Two other important factors helped to precipitate the separation of New Rome from old Rome. 1) During the period of chaos that began with the invasions the Roman popes profited by the absence of the emperor to extend their ecclesiastical dominion and gain political leadership in the West. They more and more defied the overlordship of the Byzantine emperors by, for example, resisting the collection of imperial taxes and hindering the exercise of other imperial rights on Roman soil. Byzantium regarded this conduct as open rebellion and reproached the spiritual head of Rome for misusing the woes of the times to increase his own power at the expense of Empire. 2) It was a fresh affront to Byzantium when the Pope entered a political coalition with the enemies of the Empire, namely the rulers of the Frankish kingdom, and went so far as to confer the imperial title upon a barbarian German king — Charlemagne — while a legitimate Roman emperor still occupied the imperial throne in Byzantium. As Byzantium saw it, the Bishop of Rome and the Western barbarian kings were distributing powers and titles they had no legitimate right to. At this point the Byzantine idea of renovatio was carried further and merged into the idea of the translatio imperii, the transference of the Empire from old to New Rome. Even as the West began to comport itself as a new Holy Roman Empire, the Byzantines asserted that Constantine had transferred the entire Senate and the entire official hierarchy of Rome to Constantinople and that nothing of the imperium was left to Rome after the foundation of Constantinople.

 

Dispute over the Primacy.

In keeping with this political conception, the Byzantine Church arrived at its own version of the translatio idea. Until the ninth century it held firm to its acknowledged equality with the Roman see. Patriarch Photius (858-67 and 877-86) was the first to put forth the claim of primacy for Constantinople. He defended his new pretensions on the ground that the Bishop of Rome had become an apostate; he had departed from the true faith, had proved unworthy of his honors, and had therefore lost his right to the see of Constantinople. As further support, Photius adduced the same forged document with which the Roman papacy had backed its own claim to primacy: the Donation of Constantine (see p. 169). Since the document spoke of Constantine's having taken with him to Constantinople the whole Senate and officialdom of Rome, the Byzantines could use it to corroborate their assertion that nothing pertaining to the imperium had been left behind in old Rome. And since the Bishop of Rome himself had meanwhile become a heretic, the Church of Constantinople, on the basis of the canon of the Council of Chalcedon, was the proper heir of the rights of the Roman Church. Princess Anna Comnena in the twelfth century expressed this theory in bold phraseology: “After the secular rule of Rome had been transferred to our imperial city, and the whole Senate and official hierarchy with it, the position of the bishops as archpresbyters was naturally transferred to this city also.”
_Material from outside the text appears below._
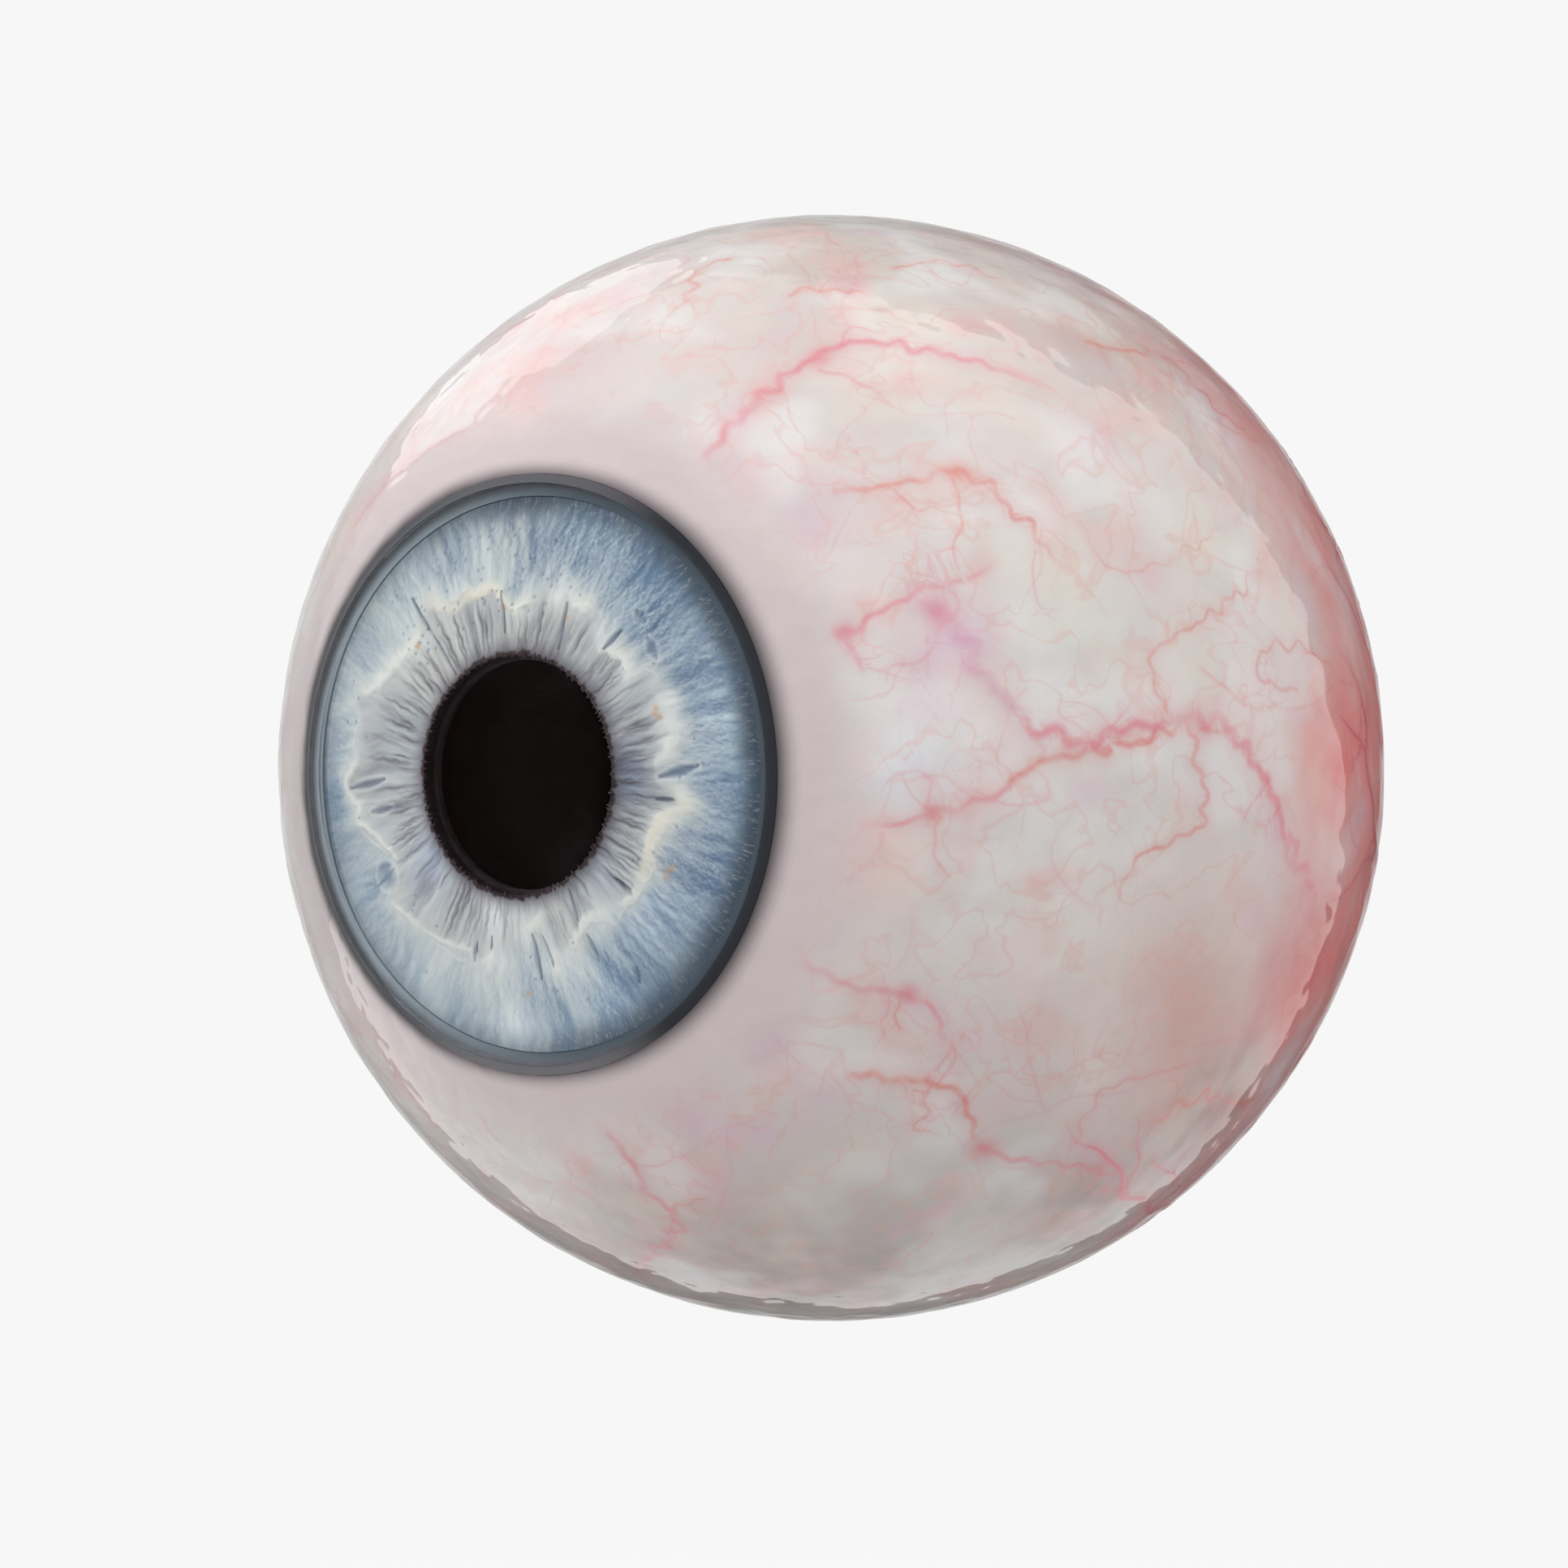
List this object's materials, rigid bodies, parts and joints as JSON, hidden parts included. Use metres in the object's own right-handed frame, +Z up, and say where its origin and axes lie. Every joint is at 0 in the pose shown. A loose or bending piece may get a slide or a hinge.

There was still one logical stumbling block: the Roman boast that the Apostle Peter had founded the Church in Rome. To offset this historical argument, the Byzantine Church stessed the importance of the Apostle Andrew who preached in its lands. And since Andrew had been called by the Savior before Peter, it was clear that the Byzantine Church had an older lineage than the Roman.

 

Alienation.

By such avenues did old and new Rome arrive at a point where each of the partners was eager to deny the legality of the other's claims to ecclesiastical and political leadership, where each charged the other with defection from the true faith, where the sense of fraternity of the Christian churches was abolished and finally where each was pitted against the other in the field of war. In the course of those great adventures in foreign policy called the Crusades, the West was offered the chance to conquer and crush Byzantium. The opportunity was not renounced: in 1204 Constantinople was captured by the warriors of the Fourth Crusade, who linked it to the Latin Empire and tried to set up the Latin patriarchate of Constantinople. As we have already seen, this subjugation by the Latin West, and the subsequent persecution of the Orthodox Church, immeasurably deepened the existing schism and gave an almost traumatic character to Byzantine Orthodoxy's antagonism toward Rome.

 

 

Moscow and Rome.

 

Moscow, the “Third Rome.

In 1453 the new Rome on the Bosporus fell into the hands of the Turks. But the end of the Byzantine Empire did not extinguish the Byzantine tradition. Rather, its ideas and its claims were taken over by the Russian rulers of Moscow. The Russian historical and ecclesiastical mentality grew out of the conception of Moscow as the “third Rome.” The Muslim conquest of Constantinople had not only wiped out the last focus of power in the Byzantine Empire, it had also destroyed the real heart of the Eastern Church: Hagia Sophia, the holiest cathedral of the Church. This spiritual and liturgical center of the Eastern Orthodox Church was converted into a mosque. Henceforth the Grand Duchy of Moscow was the last remaining politically independent Orthodox power. The conquest of Constantinople affected Muscovy's conception of her historical and ecclesiastical mission in much the same way as the conquest of Rome by the Germanic tribes had affected Byzantium's view of herself. Russian national and ecclesiastical pride received an enormous impetus from the notion that Moscow had become the “third Rome.” After the collapse of the Byzantine Empire and Church, the political claims of the Roman Imperium and the spiritual claims of the Byzantine Church were assumed by Muscovy and the Church of Moscow.